И пошел к выходу, нарочно обойдя Софу стороной.
Сердце потом, конечно, ныло – оно не каменное. И себя было жалко, и Софу, и нерожденного ребенка. Столько было про него говорено, гадано – сын ли, дочка ли. Филипп хотел девчонку – им на свете живется легче. Софочке хотелось мальчика, чтоб вырос таким, как Филя…
Голова у Бляхина соображала плохо. Записывать за товарищем Рогачовым под диктовку получалось, а на вопросы отвечал – мямлил. Панкрат Евтихьевич в конце концов стукнул его папкой по лбу.
– Совсем носом клюешь, Филипп. Катись-ка ты домой, к своей красе несказанной. Но не для жеребячьего дела, а спать.
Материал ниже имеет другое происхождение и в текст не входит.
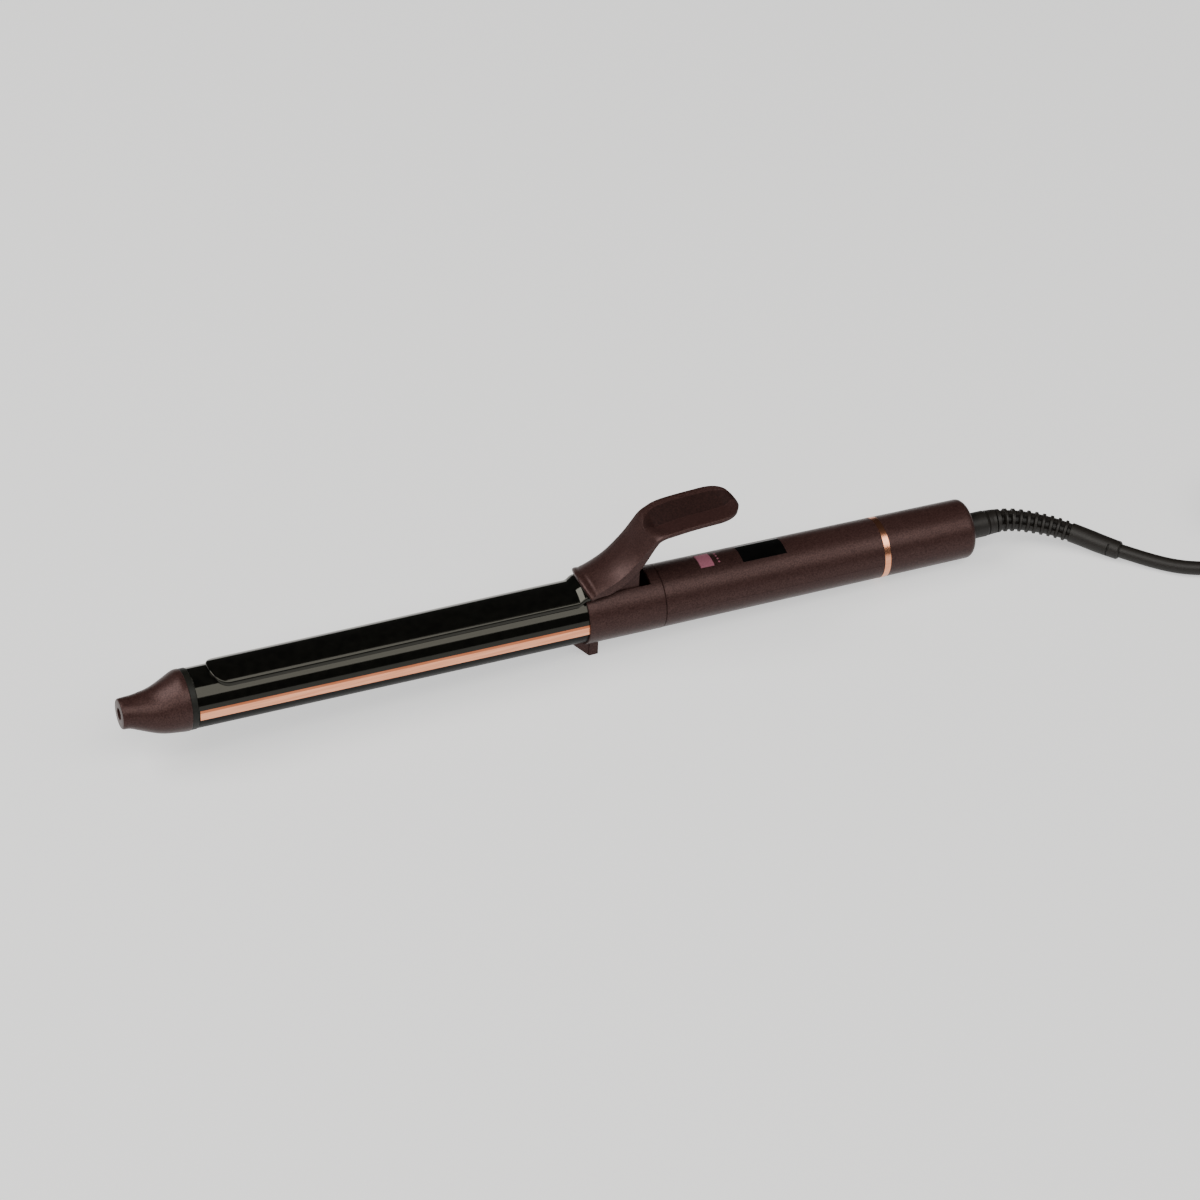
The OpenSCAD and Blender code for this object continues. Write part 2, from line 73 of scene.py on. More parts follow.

Гляди, потом проверю!
На шутку Бляхин хмуро сказал:
– Нет никакой красы. Кончено. Поговорили крупно – разошлись. Не наш она оказалась человек.
И поскорей ушел, хотя Рогачов не из таких, кто стал бы расспрашивать. Он вон и сам со своей Барминой расстался – разошлись по принципиальным политическим вопросам. Так что еще можно было, пожалуй, из скверной этой истории какую-никакую пользу получить. В утешение.
Поднимаясь по лестнице, Бляхин перед самой квартирой сдвинул брови. Чтоб не вздумала канючить. Никуда она, конечно, не съедет, потому что ей некуда. Но поныть, помотать душу – это наверняка.
Слабины ни в коем случае не давать. Чем жестче себя поведешь, тем быстрее наладится.
Однако ошибся Филипп.
В квартире было тихо, как на кладбище. Ни Софы, ни Муни.
Вещи на месте, только в шкафу, на женской половине, висели пустые плечики.
Вся принадлежность домашнего уюта вроде осталась, как была: и коврики, и занавески, и вазочки. Исчезли только женщина и кошка, а стало будто в мебельном магазине – мертво.
Еще не веря, Бляхин походил, посмотрел, нет ли где записки.
Не было.
Тогда сказал вслух:
– Тьфу на тебя, дура. Пропади ты пропадом.
Сел к столу, уронил голову на руки и заплакал.